# Kohler Courage 20 Won't Start. Stumped.



## nobbyv (Oct 3, 2012)

I've got a Toro LX425 w/ a Kohler Courage 20 engine (SV600 series). I was in the middle of mowing the other day when it stalled and wouldn't restart. It cranks fine, just won't start.

I pulled the plug, and have good spark (replaced the plug just in case). I then replaced the fuel filter, and verfied I have fuel all the way to the carb (Walbro single barrel). 

I pulled the fuel shut off solenoid, and tried turning the ignition on/off with this uninstalled. The plunger was not moving, and was stuck in the "extended" position (which I assume is shutting off the fuel supply). I verified that I have 12V at the solenoid when the ignition is ON. Assuming this was the problem, I first tried soaking the solenoid in carb cleaner with no luck. I then pushed the plunger back down (to the fuel "on" position) and reinstalled it, thinking that if it wasn't moving, with it stuck in the "on" position the mower should start. Still nothing. I removed it one more time to make sure it was still "on", and it was.

Lastly, I dumped about 1 teaspoon of gas directly into the spark plug hole, reinstalled the plug, and tried it. Still nothing. 

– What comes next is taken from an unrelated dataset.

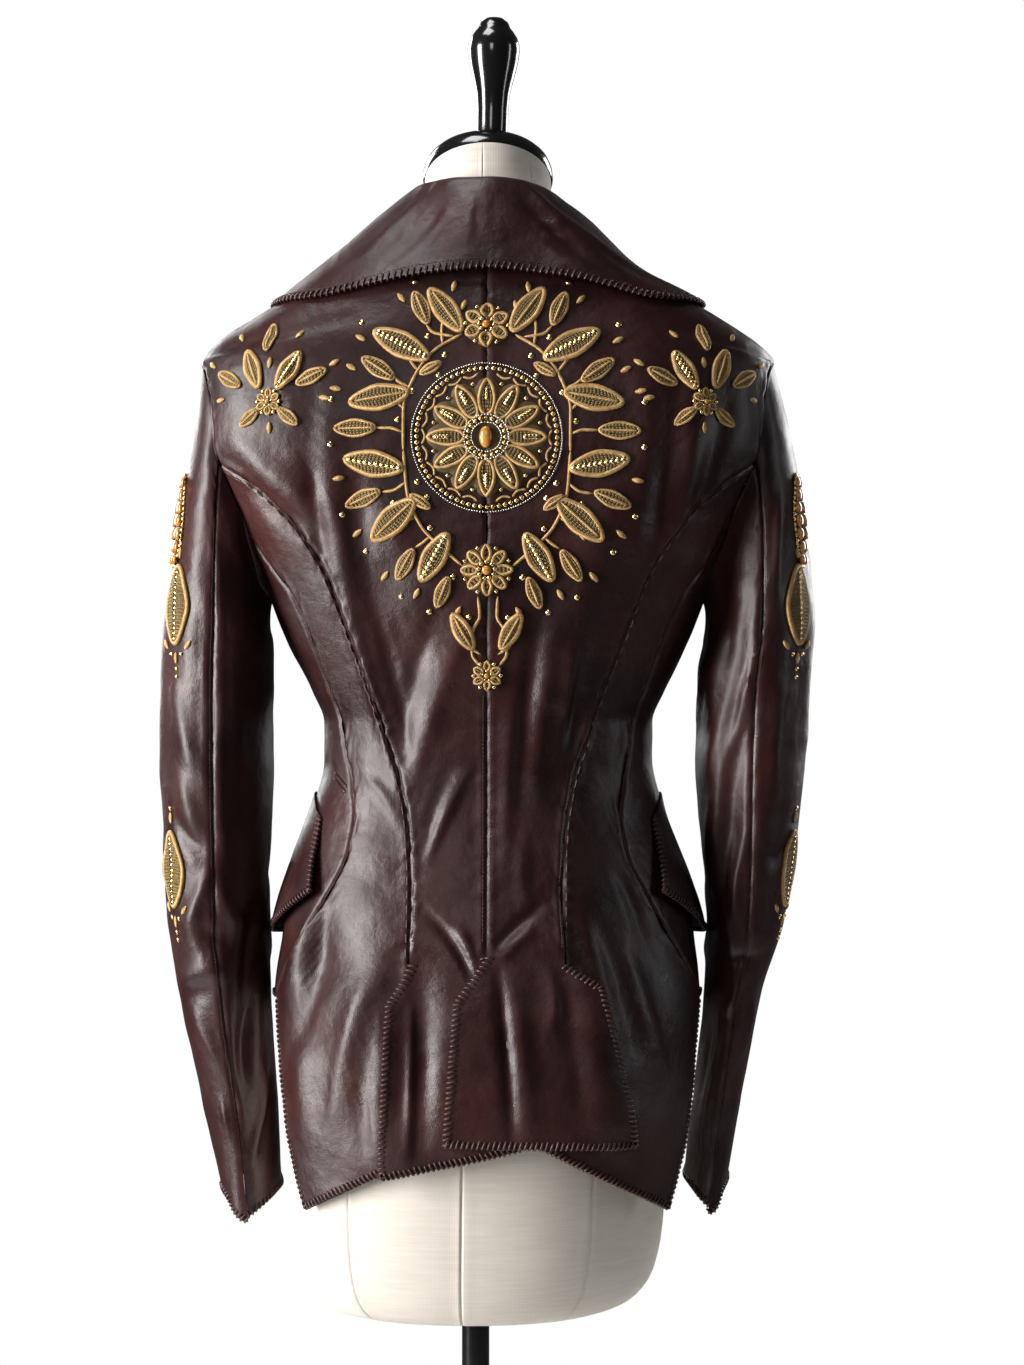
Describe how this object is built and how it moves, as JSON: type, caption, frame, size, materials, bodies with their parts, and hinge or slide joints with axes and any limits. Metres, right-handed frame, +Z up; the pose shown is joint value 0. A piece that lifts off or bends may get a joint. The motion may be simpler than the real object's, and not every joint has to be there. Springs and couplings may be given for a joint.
{
  "type": "leather jacket on a dress form",
  "caption": "Fitted dark leather jacket with wide collar, curved back seams, cut peplum and gold thread flowers, worn by a limbless linen form on a stand.",
  "frame": {"origin": "on the floor, under the middle of the stand's base plate", "axes": "+Z up; +Y is the side that the jacket's front faces; +X is to the right for someone who looks at the jacket's back"},
  "size_m": [0.5023, 0.38, 1.6871],
  "materials": {
    "leather": "glossy dark brown nappa, hand stitched edges",
    "linen": "natural linen drawn over a moulded torso",
    "black_paint": "black gloss paint",
    "black_wood": "turned wood, black gloss lacquer",
    "gold_thread": "raised gold and bronze thread, beads and sequins",
    "horn": "polished dark brown"
  },
  "bodies": {
    "root": {"back_left": "leather", "back_right": "leather", "base_plate": "black_paint", "button_1": "horn", "button_2": "horn", "collar": "leather", "finial": "black_wood", "flower_1": "gold_thread", "flower_2": "gold_thread", "flower_3": "gold_thread", "flower_4": "gold_thread", "form_torso": "linen", "front_left": "leather", "front_right": "leather", "lapel_left": "leather", "lapel_right": "leather", "leaf_1_left": "gold_thread", "leaf_1_right": "gold_thread", "leaf_2_left": "gold_thread", "leaf_2_right": "gold_thread", "leaf_3_left": "gold_thread", "leaf_3_right": "gold_thread", "leaf_4_left": "gold_thread", "leaf_4_right": "gold_thread", "leaf_5_left": "gold_thread", "leaf_5_right": "gold_thread", "leaf_6_left": "gold_thread", "leaf_6_right": "gold_thread", "leaf_7_left": "gold_thread", "leaf_7_right": "gold_thread", "neck_cap": "black_wood", "pocket_flap_left": "leather", "pocket_flap_right": "leather", "pole": "black_paint", "pole_foot": "black_paint", "pole_socket": "black_paint", "shoulder_leaf_1_left": "gold_thread", "shoulder_leaf_1_right": "gold_thread", "shoulder_leaf_2_left": "gold_thread", "shoulder_leaf_2_right": "gold_thread", "side_back_left": "leather", "side_back_right": "leather", "side_left": "leather", "side_right": "leather", "sleeve_beads_1_left": "gold_thread", "sleeve_beads_1_right": "gold_thread", "sleeve_leaf_1_left": "gold_thread", "sleeve_leaf_1_right": "gold_thread", "sleeve_leaf_2_left": "gold_thread", "sleeve_leaf_2_right": "gold_thread", "sleeve_under_left": "leather", "sleeve_under_right": "leather", "sleeve_upper_left": "leather", "sleeve_upper_right": "leather"}
  },
  "joints": []
}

I am stumped now. How can it not tempoarily start, when I have spark and have manually added fuel? Wouldn't any other catestrophic damage be obvious?


----------



## 30yearTech (Sep 14, 2006)

You may have a stuck valve or a sheared flywheel key, either or will keep the engine from starting even with a prime.


----------



## buy*david (Nov 7, 2011)

*hey*

You need compression, fuel, spark, and it all has to happen at the right time.


----------



## dirksenshoe (Sep 16, 2012)

Don't know if its any help but on the shutoff solenoid valve : these valves are normally closed to shut the fuel off when not running but open when activated. You can check the solenoid coil with an ohm meter. It should show continuity of more than 5 ohms. Exactly how much depends on the make solenoid valve. Might make up a couple of jumper wires and connect the solenoid to the battery and establish that the plunger lifts then falls when disconnected. As far as troubleshooting you might get a can of either and once you know the shut off is functional, remove the air filter,give it about a good 2 second shot of ether in the carb throat then try to start. If it won't hit you've got spark problems.


----------